→ What the exercise asks
Reproduce the lines from the one bearing "round(SPIGOT_TOP_Z + move.z, 4))" through the one bearing "before = set(bpy.data.objects)", inclusive. Copy them exactly; include no other line.

→ Information provided
════════════════

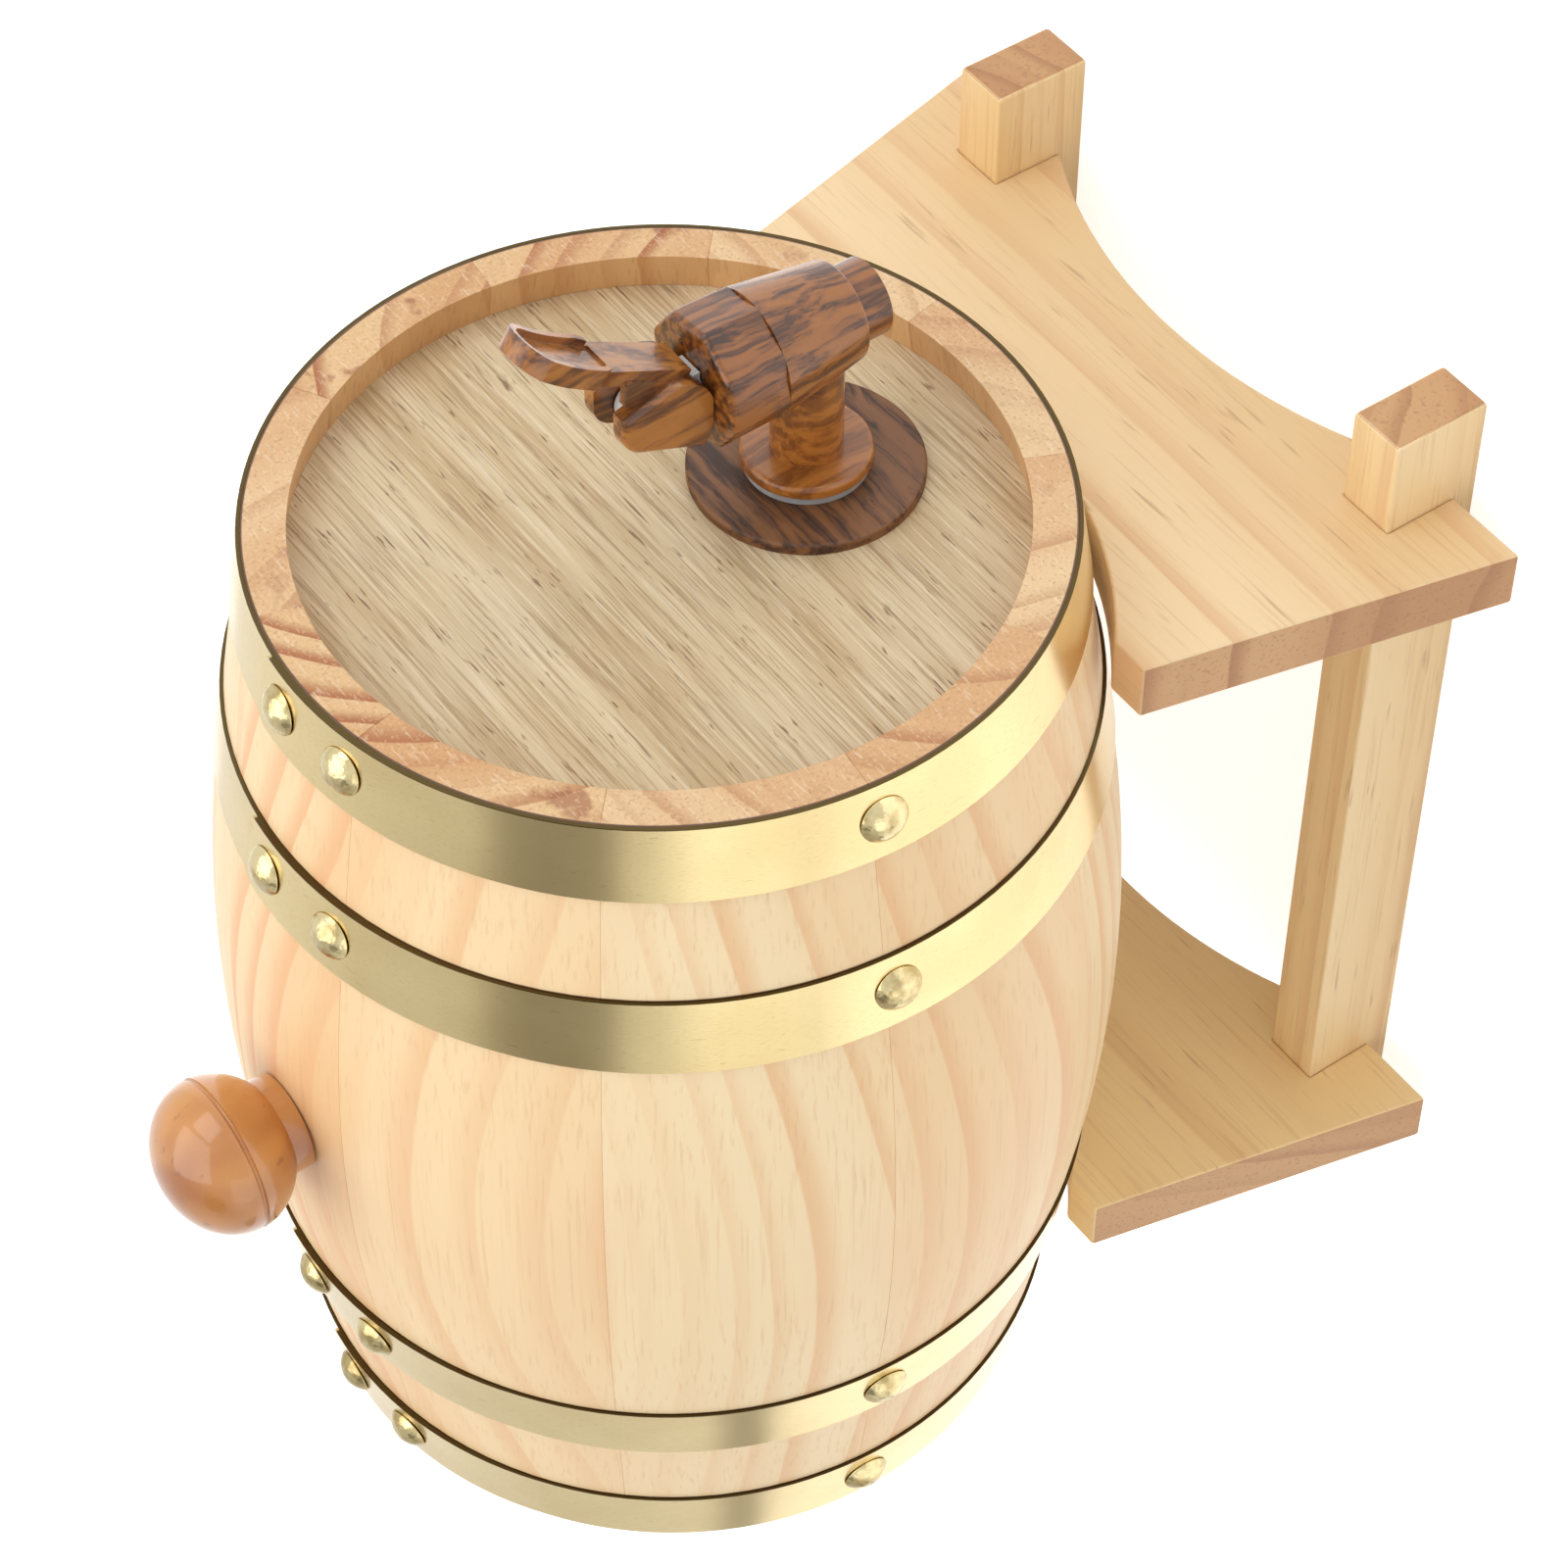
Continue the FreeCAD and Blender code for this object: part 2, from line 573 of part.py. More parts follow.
def cheek_face():
    """Side of a cheek: flat heel, cam corner at the back and a rounded front."""
    travel = math.radians(LEVER_TRAVEL_DEG)
    cam = [cam_point(travel * k / 6) for k in range(7)]
    curve = Part.BSplineCurve()
    curve.interpolate(cam)
    heel = PIVOT_Z - PIVOT_HEIGHT + HEEL_GAP
    front = SPOUT_Y - CHEEK_FRONT
    back = in_yz(SPOUT_Y + CHEEK_BACK, PIVOT_Z + CHEEK_BACK_RISE)
    crown = in_yz(SPOUT_Y - CHEEK_CROWN, PIVOT_Z + CHEEK_TOP)
    brow = in_yz(SPOUT_Y - CHEEK_BROW, PIVOT_Z + CHEEK_TOP)
    toe = in_yz(SPOUT_Y - CHEEK_TOE, heel)
    shin = in_yz(front, PIVOT_Z)
    mid = in_yz(front + CHEEK_SHIN_SETBACK, heel + CHEEK_SHIN_HEIGHT)
    shoulder = in_yz(SPOUT_Y + CHEEK_SHOULDER_Y, PIVOT_Z + CHEEK_SHOULDER_Z)
    edges = [curve.toShape(), line(cam[-1], back), arc(back, shoulder, crown), line(crown, brow),
             line(brow, shin), arc(shin, mid, toe), line(toe, cam[0])]
    return face_of(edges)


def cheek():
    """Right cheek, its outer corners rounded, with the stub axle on its inner side."""
    plate = cheek_face().extrude(X_AXIS * CHEEK_THICK)
    plate.translate(X_AXIS * CHEEK_INNER_X)
    outer = edges_at(plate, lambda b: b.XMin > CHEEK_OUTER_X - NEAR and b.ZMin > PIVOT_Z - NEAR)
    plate = plate.makeFillet(CHEEK_ROUND, outer)
    base = Vector(CHEEK_INNER_X - AXLE_LENGTH, SPOUT_Y, PIVOT_Z)
    return plate.fuse(Part.makeCylinder(AXLE_RADIUS, AXLE_LENGTH + 1, base, X_AXIS))


def blade_point(along, across):
    """Point of the lever's side view: distance along the bent blade and out of its back face.

    The blade runs straight from the pivot end, then bends forward on an arc.
    """
    lean = math.radians(BLADE_LEAN_DEG)
    straight = min(along, STICK_LENGTH)
    bend = max(along - STICK_LENGTH, 0.0) / BLADE_BEND_RADIUS
    y = -math.sin(lean) * straight
    z = math.cos(lean) * straight
    y += -BLADE_BEND_RADIUS * (math.cos(lean) - math.cos(lean + bend))
    z += BLADE_BEND_RADIUS * (math.sin(lean + bend) - math.sin(lean))
    out = lean + bend
    y += -math.cos(out) * (BLADE_OFFSET + across)
    z += -math.sin(out) * (BLADE_OFFSET + across)
    return in_yz(SPOUT_Y + y, PIVOT_Z + z)


def blade_side(start, end, low, high):
    """Side view of a stretch of blade between two distances from its back face."""
    turn = STICK_LENGTH
    half = (turn + end) / 2
    edges = [line(blade_point(start, low), blade_point(turn, low)),
             arc(blade_point(turn, low), blade_point(half, low), blade_point(end, low)),
             line(blade_point(end, low), blade_point(end, high)),
             arc(blade_point(end, high), blade_point(half, high), blade_point(turn, high)),
             line(blade_point(turn, high), blade_point(start, high)),
             line(blade_point(start, high), blade_point(start, low))]
    return face_of(edges)


def blade_outline(inset, start):
    """Bar through the blade, seen square to it: tapered stick, shoulders and round paddle."""
    bend = math.degrees((BLADE_LENGTH - STICK_LENGTH) / BLADE_BEND_RADIUS)
    lean = math.radians(BLADE_LEAN_DEG + bend / 3)
    along = Vector(0, -math.sin(lean), math.cos(lean))
    out = Vector(0, -math.cos(lean), -math.sin(lean))
    base = in_yz(SPOUT_Y, PIVOT_Z)
    half = PADDLE_HALF - inset
    end = BLADE_LENGTH - inset
    full = STICK_LENGTH + SHOULDER_RUN
    near = STICK_HALF - inset
    far = STICK_HALF_END - inset

    def at(x, s):
        return base + X_AXIS * x + along * s
    edges = [line(at(-near, start), at(near, start)),
             line(at(near, start), at(far, STICK_LENGTH)),
             line(at(far, STICK_LENGTH), at(half, full)),
             line(at(half, full), at(half, end - half)),
             arc(at(half, end - half), at(0, end), at(-half, end - half)),
             line(at(-half, end - half), at(-half, full)),
             line(at(-half, full), at(-far, STICK_LENGTH)),
             line(at(-far, STICK_LENGTH), at(-near, start))]
    face = face_of(edges)
    face.translate(out * -BLADE_LENGTH)
    return face.extrude(out * (2 * BLADE_LENGTH))


def blade_slab(start, end, low, high):
    """Stretch of the bent blade between two distances from its back, wide enough to trim."""
    slab = blade_side(start, end, low, high).extrude(X_AXIS * (4 * PADDLE_HALF))
    slab.translate(X_AXIS * (-2 * PADDLE_HALF))
    return slab


def blade():
    """Stick and paddle with a raised rim round a shallow dish."""
    spare = 2 * PADDLE_HALF
    body = blade_slab(BLADE_START, BLADE_LENGTH + spare, 0.0, BLADE_THICK)
    body = body.common(blade_outline(0.0, BLADE_START - spare))
    rim = blade_slab(STICK_LENGTH - SHOULDER_RUN, BLADE_LENGTH + spare, 0.0, BLADE_THICK + RIM_RAISE)
    rim = rim.common(blade_outline(0.0, STICK_LENGTH))
    floor = BLADE_THICK - DISH_DEPTH
    dish = blade_slab(STICK_LENGTH - SHOULDER_RUN, BLADE_LENGTH + spare, floor, 2 * BLADE_OFFSET)
    dish = dish.common(blade_outline(RIM_WALL, BLADE_START - spare))
    return body.fuse(rim).cut(dish)


def neck():
    """Right plate that ties its cheek to the stick, beside the stem's tongue."""
    corners = [blade_point(NECK_LOW, NECK_OVERLAP), blade_point(NECK_HIGH, NECK_OVERLAP),
               blade_point(NECK_HIGH - NECK_TAPER, -NECK_DEPTH), blade_point(NECK_LOW, -NECK_DEPTH)]
    plate = polygon_face(corners).extrude(X_AXIS * NECK_PLATE)
    plate.translate(X_AXIS * CHEEK_INNER_X)
    return plate


def lever():
    """Blade on a stick, two necks, two cheeks with cam heels, and stub axles in the stem."""
    right = cheek().fuse(neck())
    left = right.mirror(ORIGIN, X_AXIS)
    return right.fuse([left, blade()]).removeSplitter()


def cradle_board():
    """Rear board: trapezium with the cask's seat on top, an arch below and rail notches."""
    seat_radius = cask_radius(BOARD_INNER_Y) + CRADLE_GAP
    seat_z = CRADLE_RADIUS - seat_radius
    corners = [Vector(-BOARD_HALF_BOTTOM, BOARD_INNER_Y, BOARD_BOTTOM_Z),
               Vector(BOARD_HALF_BOTTOM, BOARD_INNER_Y, BOARD_BOTTOM_Z),
               Vector(BOARD_HALF_TOP, BOARD_INNER_Y, BOARD_TOP_Z),
               Vector(-BOARD_HALF_TOP, BOARD_INNER_Y, BOARD_TOP_Z)]
    board = polygon_face(corners).extrude(Y_AXIS * BOARD_THICK)
    low = BOARD_INNER_Y - 1
    high = BOARD_OUTER_Y + 1
    board = board.cut(cylinder_y(CRADLE_RADIUS, low, high, seat_z))
    arch = (RAIL_INNER_X ** 2 + ARCH_RISE ** 2) / (2 * ARCH_RISE)
    board = board.cut(cylinder_y(arch, low, high, BOARD_BOTTOM_Z + ARCH_RISE - arch))
    notch_top = RAIL_BOTTOM_Z + RAIL_HEIGHT
    for side in (1, -1):
        near = side * RAIL_INNER_X
        far = side * (RAIL_INNER_X + RAIL_WIDTH)
        cut = box_between(Vector(min(near, far), low, BOARD_BOTTOM_Z - 1),
                          Vector(max(near, far), high, notch_top))
        board = board.cut(cut)
    return board


def rail(side):
    """Bar that joins the boards and stands on the table."""
    near = side * RAIL_INNER_X
    far = side * (RAIL_INNER_X + RAIL_WIDTH)
    bar = box_between(Vector(min(near, far), -RAIL_LENGTH / 2, RAIL_BOTTOM_Z),
                      Vector(max(near, far), RAIL_LENGTH / 2, RAIL_BOTTOM_Z + RAIL_HEIGHT))
    end = RAIL_LENGTH / 2 - NEAR
    ends = edges_at(bar, lambda b: b.YMin > end or b.YMax < -end)
    return bar.makeChamfer(RAIL_ROUND, ends)


def build_all():
    """Every piece under its name, still in the cask's own frame."""
    pieces = {}
    for index in range(STAVE_COUNT):
        pieces["stave_%02d" % (index + 1)] = stave(index)
    pieces["front_head"] = front_head()
    pieces["rear_head"] = head()
    names = ["front_chime", "front_quarter", "rear_quarter", "rear_chime"]
    for name, span in zip(names, hoop_spans()):
        pieces[name + "_hoop"] = hoop(span)
        pieces[name + "_nails"] = Part.makeCompound([nail(span, a) for a in nail_angles()])
    pieces["bung"] = bung()
    pieces["tap_escutcheon"] = escutcheon()
    bore = SHANK_RADIUS + SHANK_RING_FIT
    pieces["tap_washer"] = ring_y(WASHER_RADIUS, bore, WASHER_Y, ESCUTCHEON_Y)
    pieces["tap_gasket"] = ring_y(GASKET_RADIUS, bore, GASKET_Y, NUT_Y)
    pieces["tap_lock_nut"] = lock_nut()
    pieces["tap_body"] = tap_body()
    pieces["tap_cap"] = tap_cap()
    pieces["tap_seat_cup"] = seat_cup()
    pieces["tap_stem"] = tap_stem()
    pieces["tap_lever"] = lever()
    board = cradle_board()
    pieces["rear_cradle"] = board
    pieces["front_cradle"] = board.mirror(ORIGIN, Y_AXIS)
    pieces["left_rail"] = rail(-1)
    pieces["right_rail"] = rail(1)
    return pieces


def main():
    os.makedirs("parts", exist_ok=True)
    pieces = build_all()
    whole = Part.makeCompound(list(pieces.values())).BoundBox
    move = Vector(0, -(whole.YMin + whole.YMax) / 2, -whole.ZMin)
    for name, shape in pieces.items():
        placed = shape.copy()
        placed.translate(move)
        solids = placed.Solids
        if len(solids) == 1:
            placed = solids[0]
        placed.exportStep("parts/%s.step" % name)
        print(name, len(solids), round(placed.Volume, 1), placed.isValid())
    print("move", round(move.x, 4), round(move.y, 4), round(move.z, 4))
    print("size", round(whole.XLength, 2), round(whole.YLength, 2), round(whole.ZLength, 2))
    print("pivot", round(SPOUT_Y + move.y, 4), round(PIVOT_Z + move.z, 4))
    print("seat cup top", round(SPIGOT_TOP_Z + move.z, 4))
    print("spout tip", round(SPOUT_TIP_Z + move.z, 4))


main()
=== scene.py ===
"""Small wooden cask on its cradle, with brass hoops, a turned bung and a lever tap."""
import json
import logging
import math
from dataclasses import dataclass
from enum import Enum

import bmesh
import bpy
from mathutils import Matrix, Vector

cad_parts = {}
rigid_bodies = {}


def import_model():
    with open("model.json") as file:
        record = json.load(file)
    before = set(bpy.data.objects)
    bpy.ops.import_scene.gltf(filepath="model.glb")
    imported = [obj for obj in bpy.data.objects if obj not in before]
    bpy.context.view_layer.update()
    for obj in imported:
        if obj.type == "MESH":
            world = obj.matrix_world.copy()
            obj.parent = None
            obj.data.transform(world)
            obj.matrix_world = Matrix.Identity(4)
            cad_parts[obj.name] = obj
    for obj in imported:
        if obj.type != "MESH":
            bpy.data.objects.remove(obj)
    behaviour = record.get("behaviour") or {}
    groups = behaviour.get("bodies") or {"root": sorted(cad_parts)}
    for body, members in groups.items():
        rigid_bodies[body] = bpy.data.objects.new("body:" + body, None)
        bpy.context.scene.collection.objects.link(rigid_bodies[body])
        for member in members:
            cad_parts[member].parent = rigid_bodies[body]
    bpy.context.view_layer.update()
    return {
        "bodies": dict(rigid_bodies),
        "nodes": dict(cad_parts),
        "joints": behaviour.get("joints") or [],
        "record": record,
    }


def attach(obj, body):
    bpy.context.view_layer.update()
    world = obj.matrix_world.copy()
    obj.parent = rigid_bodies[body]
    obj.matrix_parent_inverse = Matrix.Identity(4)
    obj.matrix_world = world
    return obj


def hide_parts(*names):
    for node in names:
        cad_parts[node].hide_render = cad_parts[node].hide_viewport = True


LOG = logging.getLogger("cask")
MM = 0.001

FRAME: dict = {}

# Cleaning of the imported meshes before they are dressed
MERGE_DISTANCE = 0.002 * MM
SHORTEST_EDGE = 0.0001 * MM
FLAT_ANGLE = math.radians(0.4)

WHITE = (1.0, 1.0, 1.0, 1.0)
BLACK = (0.0, 0.0, 0.0, 1.0)

Node = bpy.types.Node
Socket = bpy.types.NodeSocket
Tree = bpy.types.NodeTree
Colour = tuple[int, int, int]
Place = tuple[float, float, float]
Step = tuple[float, float]


# Measures shared by the sub-assemblies, in metres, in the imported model's frame

@dataclass(frozen=True)
class Measures:
    """Places of the cask and the tap that more than one class needs."""

    axis_y: float = 27.7471 * MM
    axis_z: float = 132.9 * MM
    half_length: float = 105.0 * MM
    belly_radius: float = 84.5 * MM
    belly_half: float = 50.0 * MM
    taper: float = math.radians(9.0)
    hoop_fronts: tuple[float, ...] = (-105.0 * MM, -67.4 * MM, 51.9 * MM, 89.6 * MM)
    spout_y: float = -103.4529 * MM

    def radius(self, y: float) -> float:
        """Outer radius of the staves.

        Args:
            y: Distance along the cask from its middle.

        Returns:
            The radius in metres.
        """
        arc = self.belly_half / math.sin(self.taper)
        y = abs(y)
        if y <= self.belly_half:
            return self.belly_radius - arc + math.sqrt(arc * arc - y * y)
        shoulder = self.belly_radius - arc * (1 - math.cos(self.taper))
        return shoulder - (y - self.belly_half) * math.tan(self.taper)


SIZES = Measures()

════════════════

→ Output below
    print("seat cup top", round(SPIGOT_TOP_Z + move.z, 4))
    print("spout tip", round(SPOUT_TIP_Z + move.z, 4))


main()
=== scene.py ===
"""Small wooden cask on its cradle, with brass hoops, a turned bung and a lever tap."""
import json
import logging
import math
from dataclasses import dataclass
from enum import Enum

import bmesh
import bpy
from mathutils import Matrix, Vector

cad_parts = {}
rigid_bodies = {}


def import_model():
    with open("model.json") as file:
        record = json.load(file)
    before = set(bpy.data.objects)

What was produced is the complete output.